AUSTIN (KXAN) — A decade after Texas neurosurgeon Dr. Christopher Duntsch’s path of destruction began, a panel of journalists and experts attempted to answer the question: “10 years after ‘Dr. Death’ are patients any safer from bad doctors?”
An ongoing series of KXAN investigations suggest the answer, unfortunately, is no.
“Ten years ago, one of the most notoriously bad doctors in Texas left a trail of maimed and dead patients in a string of Dallas hospitals,” Laura Beil, the host of the “Dr. Death” podcast, said in a description of the panel, which took place last Saturday at the Hilton in downtown Austin. Her podcast, which was turned into a Peacock miniseries with the same name, was heard by an estimated 60 million listeners.
“Hospitals dealt with their problem neurosurgeon by making him someone else’s problem,” Beil added. “Administrators failed to report him, and the state medical board seemed slow to respond to desperate pleas from doctors and patients to revoke his license.”
Beil invited KXAN investigative reporter Matt Grant to discuss his ongoing “Still Practicing” investigations, as part of a panel she moderated, at the Association of Health Care Journalists conference. Among the experts participating: Medical malpractice attorney Kay Van Wey, who represented Duntsch’s victims in court, Ware Wendell with Texas Watch and Lisa Robin, the chief advocacy officer with the Federation of State Medical Boards.

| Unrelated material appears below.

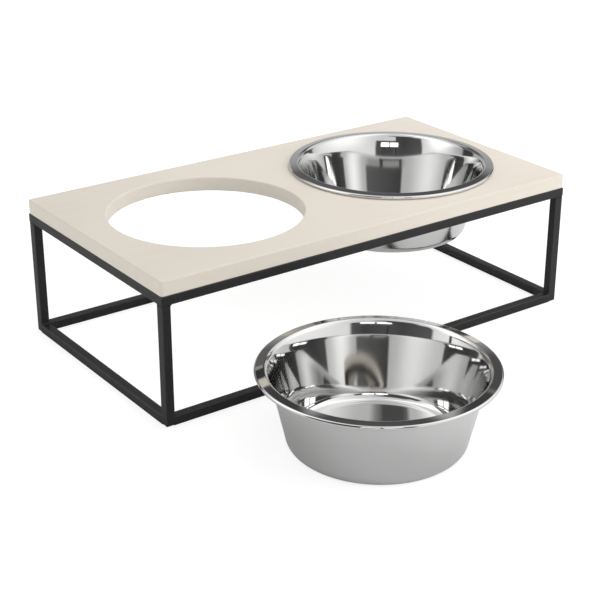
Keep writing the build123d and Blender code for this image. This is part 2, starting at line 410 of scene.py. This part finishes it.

KXAN previously interviewed both Wey and Wendell as part of our ongoing series.
“Five years after ‘Dr. Death’ was sentenced to life in prison, we wanted to revisit this case and look at where the system is today,” Grant told journalists and health care experts from across the country. “And, what we found, is the Texas Medical Board is allowing doctors to practice that it itself deemed to be a danger to the public.”
“Thank you for coming and sharing your terrific work!” Beil tweeted Grant after the presentation.
“Your presentation was excellent,” Wey tweeted at Grant. “I think we all know that patients are no safer now. We are fighting hard for reform….as if our lives depend on it. Oh that’s right. They do!”
Five years ago, Duntsch was sentenced to life in prison. He declined multiple requests for comment.
The “only reason” Duntsch didn’t injure more people — he left more than 30 patients maimed or dead due to botched spinal surgeries — was because he “didn’t have any more patients” to operate on, Wey concluded.
Both Wey and Wendell argue there is little justice for patients who are harmed by physicians or hospitals. That’s because, in Texas, there’s a $250,000 medical malpractice cap on noneconomic damages and hospitals are effectively “lawsuit proof,” Wey said, even if they are “grossly negligent.” She says patients have to prove “malice” without access to evidence, since physician records, including complaints, held by the National Practitioner Data Bank are sealed, even in medical malpractice lawsuits.
By law, hospitals are required to report dangerous doctors to the NPDB and TMB. Wey argued there is “no teeth” to that because there is “no appetite” to penalize hospitals that “willfully skirt the law.” She pointed out hospitals today still suspend doctors for less than 30 days to get around the NPDB reporting requirement, which is what happened with Duntsch, who was never reported to the NPDB, she said.
While the NPDB is sealed to patients, and KXAN discovered some doctor disciplinary records kept secret by the TMB, there are other, free resources patients can use to research their doctors ahead of time.
“We need to be our own advocate when selecting a physician,” said Robin, who has been with the FSMB for 27 years.
The nonprofit organization represents all state medical boards in the country. It shares best practices and policies and alerts medical boards to disciplinary actions in other states. The organization runs the largest, and only, database of all licensed physicians in the country, which includes disciplinary actions and where physicians are licensed to practice.
“A Yelp review would certainly not be how I would want to choose my physician,” said Robin. “I would want to make sure there was nothing in his background that would bring pause.”
Last year, lawmakers approved Texas to join the Interstate Medical Licensure Compact, which began in March. The agreement, currently between 29 states, the District of Columbia and the Territory of Guam, gives qualifying physicians who wish to practice in multiple states “faster pathway” to obtaining a license, according to the IMLC.
Asked to give her thoughts on what KXAN’s investigations revealed, Robin said the IMLC will help prevent physicians with problem pasts from coming to Texas.
“I think that the Compact is wonderful because it does allow states to share information about investigations or other things,” she said. “It allows states to do joint investigations if there is any sort of problem. It is a very high bar to be able to take advantage of the Compact.”
Prior to COVID-19, Wendell said preventable medical errors were the third leading cause of death in the country — behind heart disease and cancer. Following KXAN’s reporting, he is now pushing for legislation that would make the TMB more transparent and ensure bad doctors aren’t allowed to keep practicing.
“This is a big deal,” he said. “We have a big problem. There’s red lights blinking left and right.”